Une découverte scientifique récente vient de révéler une réalité inquiétante : les nuages qui surplombent nos paysages sont contaminés par des pesticides, y compris des substances interdites depuis des années. Cette "pollution cachée" soulève de nouvelles questions cruciales sur la dissémination à grande distance de ces produits chimiques et leurs conséquences pour l'environnement et la santé humaine.

Longtemps, les scientifiques se sont concentrés sur la pollution des sols et des cours d'eau.
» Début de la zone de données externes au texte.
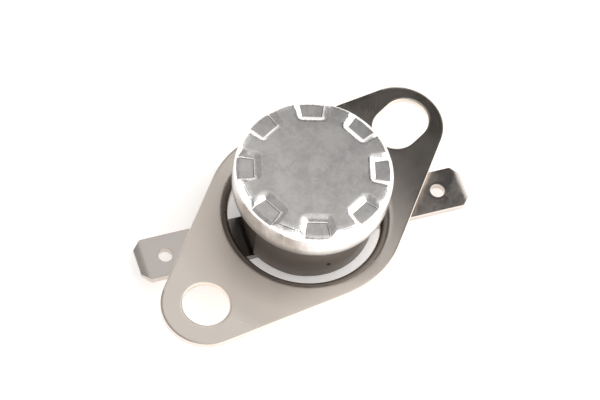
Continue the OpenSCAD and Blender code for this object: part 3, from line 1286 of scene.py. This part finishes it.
@dataclass
class Bracket:
    """Captive sheet bracket with a round hole, a slot and a collar drawn round the base."""

    sheet: float = 0.7
    collar_r: float = 7.82
    bend: float = 1.0
    bend_segments: int = 10
    middle_r: float = 10.1
    end_r: float = 4.55
    strip: float = 0.3
    arc_steps: int = 40
    ring_steps: int = 144
    edging: Edging = Edging(0.07, 2, 50)

    @property
    def bend_r(self) -> float:
        """Radius at which the flat ends, just outside the collar's bend."""
        return self.collar_r + self.bend + self.strip

    def loops(self, bm: Mesh, top: float, inset: float) -> list[list]:
        """Draws the flat's outline, its slot and hole, and the foot of the bend.

        Args:
            bm: Mesh that takes the loops.
            top: Height of the flat.
            inset: Distance of the loops from the flat's real edges.

        Returns:
            The edges of each loop.
        """
        hole, slot = mount("fixing_hole"), mount("fixing_slot")
        hole_x = slot["pos_m"][0] / MM
        hole_r = hole["dims"]["r_mm"] + inset
        run = slot["dims"]["slot_length_mm"] / 2 - slot["dims"]["hole_r_mm"]
        tilt = math.acos((self.middle_r - self.end_r) / hole_x)
        end_r, middle_r = self.end_r - inset, self.middle_r - inset
        steps = self.arc_steps

        def at(x: float) -> Vector:
            """Place on the flat's middle line."""
            return Vector((x, 0, top))

        return [
            link_loop(bm, [
                (at(hole_x), end_r, -tilt, 2 * tilt, steps),
                (at(0), middle_r, tilt, math.pi - 2 * tilt, steps),
                (at(-hole_x), end_r, math.pi - tilt, 2 * tilt, steps),
                (at(0), middle_r, math.pi + tilt, math.pi - 2 * tilt, steps),
            ]),
            link_loop(bm, [
                (at(hole_x + run), hole_r, -QUARTER_TURN, math.pi, steps // 2),
                (at(hole_x - run), hole_r, QUARTER_TURN, math.pi, steps // 2),
            ]),
            circle(bm, at(-hole_x), hole_r, steps),
            circle(bm, at(0), self.bend_r + inset, self.ring_steps),
        ]

    def build(self, paint: Paint) -> None:
        """Builds the upper skin, which gets its thickness from a modifier, and dresses it.

        Args:
            paint: Gives the piece its material.
        """
        low, high = box_mm("bracket")
        top = high.z
        bm = bmesh.new()
        edges = self.loops(bm, top, 0)
        inner = self.loops(bm, top, self.strip)
        for loop, strip in zip(edges, inner):
            bmesh.ops.bridge_loops(bm, edges=[*loop, *strip])
        fill(bm, [e for loop in inner for e in loop])
        collar = bmesh.new()
        draw_section(collar, [
            Corner(self.bend_r, top), Corner(self.collar_r, top, self.bend),
            Corner(self.collar_r, low.z),
        ], closed=False, segments=self.bend_segments)
        revolve(collar, self.ring_steps)
        append(bm, collar)
        weld(bm)
        face_out(bm)
        if max(bm.faces, key=lambda f: f.calc_area()).normal.z < 0:
            bmesh.ops.reverse_faces(bm, faces=bm.faces)
        obj = finished("bracket_sheet", bm, sheet=self.sheet, edging=self.edging)
        paint.place(obj, "bracket", "bracket")


# Blades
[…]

Mais une étude récente, menée par des chercheurs de l'Université de Lyon et du CNRS à l'observatoire du puy de Dôme, un site de haute altitude préservé de la pollution locale, a mis en évidence un nouveau vecteur de contamination : l'atmosphère. Les analyses de l'eau des nuages sont sans appel : elles contiennent un cocktail de produits phytosanitaires.

 

Un cocktail chimique en suspension

Les chercheurs ont identifié au total 32 composés différents dans les échantillons prélevés, incluant des fongicides, des herbicides et des insecticides. Les concentrations mesurées, de l'ordre du nanogramme par litre, peuvent paraître faibles. Cependant, rapportées à la masse totale des nuages au-dessus de la France, elles représenteraient entre 6 et 140 tonnes de pesticides flottant dans notre ciel.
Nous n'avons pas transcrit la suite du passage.